Considerando i tagli previsti all’insegnamento di secondo grado – 2.650 posti in meno – l’aggravio di due ore supplementari obbligatorie da parte dei docenti e l’iniezione di personale precario, la scuola complessivamente perderà di qualità e peggiorerà la vita degli insegnanti, rendendo “normale” la situazione delle classi con 30 alunni.

Un discorso a parte deve essere fatto per la “voi professionelle”, che diverrà un vero e proprio vettore di de-istruzione per la forza lavoro delle classi subalterne, svuotate della possibilità di ricevere un insegnamento che vada oltre quanto attinente alla semplice specializzazione professionale, con tagli ai corsi di francese, geografia e storia e ad altre materie necessarie per la minima formazione di uno spirito critico e di disposizione alla “problematizzazione” della realtà: “tre mesi su tre anni” di corsi tagliati, ha denunciato un insegnante in una assemblea generale nella periferia parigina.
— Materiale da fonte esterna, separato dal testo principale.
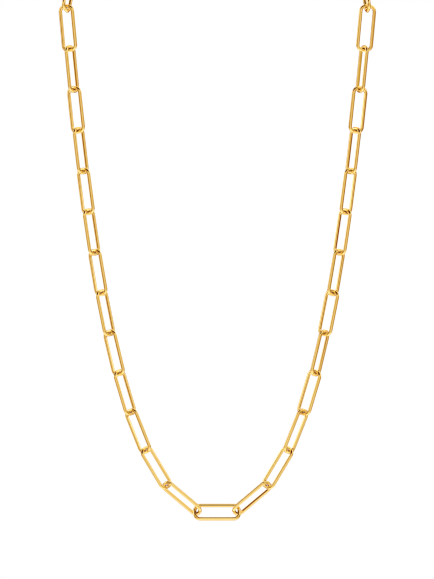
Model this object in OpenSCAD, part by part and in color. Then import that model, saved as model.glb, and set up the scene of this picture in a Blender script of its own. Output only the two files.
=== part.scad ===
/* [Wire] */
// Thickness of the soft square gold wire, face to face
wire = 0.95; // [0.85:0.05:1.15]
// Radius that rounds the wire's long edges
edge_round = 0.3; // [0.24:0.01:0.36]
// Depth polished off the two edges that face out of each link
edge_flat = 0.12; // [0.11:0.01:0.14]

/* [Links] */
// Outside length of one link
link_length = 14; // [12:0.1:17]
// Outside width of one link
link_width = 5.1; // [4.8:0.05:6]
// Outside radius of a link's four bends
link_bend = 2.1; // [1.8:0.1:2.3]
// Clear gap between two links that hang straight in each other
link_gap = 0.12; // [0.1:0.01:0.2]
// Extra clear gap at a bent joint, growing with the sine of its bend
bend_room = 0.32; // [0.3:0.02:0.5]
// Angle between the planes of two neighbouring links
quarter_turn = 92; // [86:1:98]

/* [Front curve] */
// Links on each side of the bottom link that hang in the front curve
front_links = 13; // [11:1:15]
// Slope that each link adds to the one below it
drape_slope = 0.84; // [0.78:0.01:0.9]
// Distance that the bottom link hangs below the line between its two joints
bottom_sag = 0.35; // [0.3:0.05:0.5]
// Extra clear gap at the bottom link's two joints, where the chain bends most
bottom_room = 0.42; // [0.4:0.02:0.5]

/* [Back of the neck] */
// Links on each side between the front curve and the clasp
back_links = 5; // [5:1:7]
// Angle by which the run to the nape leans back from upright
back_lean = 60; // [40:5:70]
// Links over which that lean is taken up
lean_links = 3; // [2:1:4]

/* [Clasp] */
// Length of the clasp between the inner sides of its two end eyes' outer walls
clasp_span = 16.6; // [14:0.2:18]
// Thickness of the clasp's round wire
clasp_wire = 1.1; // [1:0.05:1.2]
// Outside diameter of the eye at each end
eye_diameter = 4.2; // [4.1:0.1:4.6]
// Outside width of the oval between the eyes
oval_width = 5.6; // [5:0.1:6.5]

/* [Hidden] */
$fn = 48;

// Twist of the chain at chosen links, counted from the bottom link up each side. It is the
// angle of an even link's plane from the outside of the curve round to its front.
left_twist = [[0, 22], [1, 41], [3, 50], [9, 51], [12, 58], [14, 68], [18, 0]];
right_twist = [[0, 22], [1, 42], [2, 45], [5, 36], [8, 45], [9, 48], [11, 63], [12, 66], [13, 78], [14, 80], [18, 0]];
twist_links = 18;

side_links = front_links + back_links;
link_count = 2 * side_links + 1;
// From a link's centre to the middle of its end bars
bar_reach = (link_length - wire) / 2;
clasp_bar_reach = (clasp_span + clasp_wire) / 2;

function link_name(i) = str("link_", i < 10 ? "0" : "", i);

// Share of the way from the front curve to the clasp's middle at back link i
back_path = back_links * 2 * bar_reach + clasp_span / 2;
function back_share(i) = (i - 0.5) * 2 * bar_reach / back_path;

// Each link points up, turned in by one angle and leaned back by another.
// The bottom link, the front curve and the back run share these two functions.
function turn(m, ease) = m <= front_links
    ? atan(drape_slope * m) - 90
    : m > side_links ? 90 : 90 * pow(back_share(m - front_links), ease);
function lean(m) = back_lean * min(1, max(0, m - front_links) / lean_links);

function along(m, ease) = let(t = turn(m, ease), l = lean(m))
    [-sin(t), cos(t) * sin(l), cos(t) * cos(l)];

// Half the distance between the crossing bars of link m and the next one up
function bar_gap(m, ease) = let(bend = norm(cross(along(m, ease), along(m + 1, ease))))
    (link_gap + (m == 0 ? bottom_room : bend_room * bend * (1 + bend))) / 2;
function bar_offset(m, ease) = wire / 2 + bar_gap(m, ease);

// Distance between the joints at the two ends of link m
function link_step(m, ease) =
    2 * bar_reach - bar_offset(m, ease) - bar_offset(m == 0 ? 0 : m - 1, ease);

// Joint above link m, from the bottom link's middle
function joint(m, ease) = m == 0
    ? [link_step(0, ease) / 2, 0, 0]
    : joint(m - 1, ease) + link_step(m, ease) * along(m, ease);

function clasp_half(ease) = clasp_span / 2 - bar_gap(side_links, ease);
function miss(ease) = joint(side_links, ease)[0] - clasp_half(ease);

// Ease of the turn that closes the loop, by halving
function close_loop(low, high, tries) = let(mid = (low + high) / 2)
    tries == 0 ? mid
    : miss(mid) > 0 ? close_loop(low, mid, tries - 1) : close_loop(mid, high, tries - 1);

ease = close_loop(0.2, 4, 26);
nape = joint(side_links, ease) - [clasp_half(ease), 0, 0];

// Joints of one side, worked out once
joints = [for (m = [0:side_links]) joint(m, ease) - nape];

function link_middle(m) = m == 0
    ? [0, 0, -bottom_sag] - nape
    : joints[m - 1] + (bar_reach - bar_offset(m - 1, ease)) * along(m, ease);

function twist(m, table) = lookup(m * twist_links / side_links, table) - (m % 2 == 1 ? quarter_turn : 0);

// Section of the wire: a rounded square whose two outer edges are polished flat.
// Its X is the way out of the link.
module wire_section() {
    half = wire / 2;
    inset = half - edge_round;
    outer_edge = sqrt(2) * (inset * sqrt(2) + edge_round - edge_flat);
    intersection() {
        union() {
            square([wire, 2 * inset], center = true);
            square([2 * inset, wire], center = true);
            for (x = [-inset, inset], y = [-inset, inset])
                translate([x, y]) circle(r = edge_round);
        }
        translate([outer_edge, 0]) rotate(135) square(2 * wire);
    }
}

// Runs a straight piece of wire up Z, its outer side towards X
module straight_wire(length) {
    linear_extrude(height = length) wire_section();
}

// Bends the wire a quarter turn in the XZ plane, from X round to Z
module quarter_bend() {
    rotate([90, 0, 0]) rotate_extrude(angle = 90) translate([link_bend - wire / 2, 0]) wire_section();
}

// One link, long along Z and wide along X
module link() {
    bend_x = link_width / 2 - link_bend;
    bend_z = link_length / 2 - link_bend;
    color("gold") {
        for (side = [0, 1])
            mirror([side, 0, 0]) translate([(link_width - wire) / 2, 0, -bend_z]) straight_wire(2 * bend_z);
        for (end = [0, 1])
            mirror([0, 0, end]) translate([-bend_x, 0, bar_reach]) rotate(180, [1, 0, 1])
                straight_wire(2 * bend_x);
        for (side = [0, 1], end = [0, 1])
            mirror([side, 0, 0]) mirror([0, 0, end]) translate([bend_x, 0, bend_z]) quarter_bend();
    }
}

// Puts a link at its place: m counts up from the bottom link, and left is the other side
module place(m, table) {
    translate(link_middle(m))
        rotate([-lean(m), 0, 0]) rotate([0, -turn(m, ease), 0]) rotate([0, 0, -twist(m, table)])
            children();
}

// Link i of the loop, counted from the clasp down the left side and up the right
module loop_link(i) {
    m = i - side_links - 1;
    if (m < 0) mirror([1, 0, 0]) place(-m, left_twist) link();
    else place(m, right_twist) link();
}

module ring(radius, thickness) {
    rotate_extrude() translate([radius, 0]) circle(d = thickness);
}

// Half of the clasp's oval and the eye beyond it, towards +X, lying in the XY plane
module clasp_half_shape() {
    eye_radius = (eye_diameter - clasp_wire) / 2;
    oval_radius = (oval_width - clasp_wire) / 2;
    oval_reach = clasp_bar_reach - 2 * eye_radius;
    straight = oval_reach - oval_radius;
    translate([clasp_bar_reach - eye_radius, 0, 0]) ring(eye_radius, clasp_wire);
    translate([straight, 0, 0]) rotate([0, 0, -90])
        rotate_extrude(angle = 180) translate([oval_radius, 0]) circle(d = clasp_wire);
    for (y = [-1, 1])
        translate([0, y * oval_radius, 0]) rotate([0, 90, 0]) cylinder(d = clasp_wire, h = straight);
}

// The clasp, one plain piece that lies flat against the nape
module clasp() {
    color("gold") rotate([-back_lean, 0, 0]) for (side = [0, 1])
        mirror([side, 0, 0]) clasp_half_shape();
}

for (i = [1:link_count]) loop_link(i);
clasp();
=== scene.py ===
import math

import bmesh
import bpy
from mathutils import Matrix, Vector


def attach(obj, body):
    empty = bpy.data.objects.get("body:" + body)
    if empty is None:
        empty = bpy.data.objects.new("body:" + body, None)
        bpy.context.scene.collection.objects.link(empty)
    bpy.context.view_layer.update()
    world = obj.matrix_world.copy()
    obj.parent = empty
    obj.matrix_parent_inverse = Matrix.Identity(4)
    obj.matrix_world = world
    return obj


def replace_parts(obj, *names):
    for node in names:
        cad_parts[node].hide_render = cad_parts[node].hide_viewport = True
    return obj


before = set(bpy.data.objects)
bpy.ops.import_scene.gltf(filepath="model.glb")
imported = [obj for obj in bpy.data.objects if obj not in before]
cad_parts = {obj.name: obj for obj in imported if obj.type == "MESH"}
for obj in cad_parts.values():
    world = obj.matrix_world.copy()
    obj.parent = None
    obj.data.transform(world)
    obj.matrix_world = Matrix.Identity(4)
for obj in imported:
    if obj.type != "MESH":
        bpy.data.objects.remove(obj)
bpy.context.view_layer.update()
scene = bpy.context.scene
mm = 0.001
print("loaded the frame")


def linearColour(hexText):
    # sRGB hex to the linear values that shaders take
    channels = [int(hexText[i:i + 2], 16) / 255 for i in (0, 2, 4)]
    linear = [c / 12.92 if c <= 0.04045 else ((c + 0.055) / 1.055) ** 2.4 for c in channels]
    return (*linear, 1.0)


def addNode(tree, kind, settings=None, inputs=None):
    # settings are the node's own properties; an input is a value or another node's output socket
    node = tree.nodes.new(kind)
    for name, value in (settings or {}).items():
        setattr(node, name, value)
    for name, value in (inputs or {}).items():
        if isinstance(value, bpy.types.NodeSocket):
            tree.links.new(value, node.inputs[name])
        else:
            node.inputs[name].default_value = value
    return node


def newPiece(name, mesh):
    piece = bpy.data.objects.new(name, mesh)
    scene.collection.objects.link(piece)
    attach(piece, "root")
    return piece


# Camera: level, in front of the chain, a long lens as for a catalogue picture
cameraView = {
    "frontPlaneMm": -27.24,   # the front curve hangs in this plane
    "mmPerPixel": 0.29178,    # in that plane, from the joints in the picture
    "centreMm": (0.0, -110.73),
    "distanceMm": 1200,
    "sensorMm": 36,
    "picturePixels": (434, 579),
    "filterPixels": 1.2,      # narrower than usual, for the crisp edges of a catalogue picture
}


def makeCamera():
    view = cameraView
    pictureMm = view["picturePixels"][0] * view["mmPerPixel"]
    data = bpy.data.cameras.new("camera")
    data.sensor_fit = "HORIZONTAL"
    data.sensor_width = view["sensorMm"]
    data.lens = view["sensorMm"] * view["distanceMm"] / pictureMm
    data.clip_end = 20
    camera = bpy.data.objects.new("camera", data)
    scene.collection.objects.link(camera)
    x, z = view["centreMm"]
    camera.location = (x * mm, (view["frontPlaneMm"] - view["distanceMm"]) * mm, z * mm)
    camera.rotation_euler = (math.radians(90), 0, 0)
    scene.camera = camera
    scene.cycles.filter_width = view["filterPixels"]


makeCamera()
print("camera")

# Studio: a cream tent over a pale floor. Each card is a bright or dark part of the tent that the
# gold mirrors: where its middle lies, the angles in degrees at which it begins and ends to fade,
# its colour and strength, and the colour of the patches on it, if it has any
studio = {
    "floorMm": -250,
    "floorRadiusMm": 700,
    "floorColour": "F6F6F5",
    "tent": ("EEDCB8", 1.1),
    "patchScale": 5.0,
    "patchEdges": (0.44, 0.54),  # the noise's value where a patch begins and where it is full
    "cards": {
        "behind": ((0.0, 0.98, 0.0), 40, 56, "C8944A", 1.0, None),
        "behindAbove": ((0.25, 0.62, 0.74), 24, 40, "FFF8E4", 1.35, None),
        "below": ((0.0, 0.1, -0.98), 40, 60, "FFFAF0", 1.25, None),
        "cameraSide": ((0.1, -0.97, -0.15), 18, 38, "E8C68A", 1.0, "FFFFFF"),
        "cameraLeft": ((-0.4, -0.9, 0.1), 8, 24, "E4CA98", 1.0, None),
        "leftFront": ((-0.85, -0.45, -0.15), 14, 28, "AC7218", 1.0, None),
        "rightFront": ((0.78, -0.6, 0.0), 14, 26, "D8B45A", 1.0, None),
        "right": ((0.98, -0.08, -0.12), 10, 22, "8E4208", 1.0, None),
        "rightAbove": ((0.9, 0.0, 0.42), 8, 22, "FFFFFF", 1.4, None),
        "leftAbove": ((-0.87, 0.3, 0.4), 18, 34, "FFFFFF", 1.45, None),
        "topLeft": ((-0.52, -0.4, 0.75), 24, 31, "8A4606", 1.0, None),
        "topFront": ((0.0, -0.54, 0.84), 22, 28, "4E1600", 1.0, None),
    },
}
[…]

È chiaro che tale legge riflette le esigenze delle élites al potere, riproducendone la visone classista fortemente polarizzata, dove la scuola cessa di essere un quell’ambiente il più possibile uniforme, che dà le stesse possibilità a tutti gli studenti, aumentandone i criteri di selettività reddituale a monte – di cui il Parcour Sup è piena espressione – e svuotandola dei residuali aspetti di “meticciato sociale”, privando così le classi “inferiori” anche della possibilità teorica di migliorare la propria condizione di partenza attraverso l’istruzione, negando loro quegli elementari strumenti critici formativi di una maggiore consapevolezza di sé.

Le bandiere e l’inno nazionale condiscono poi ideologicamente tutto l’impianto, con una bella strizzatina all’occhio allo sciovinismo della destra francese.

La lotta contro la “scuola del disprezzo” – come la definivano numerosi cartelli della manifestazione parigina del 4 aprile – è una battaglia contro un modello che il mondo dell’istruzione ha deciso di ingaggiare, conscio del regresso sociale che comporterebbe.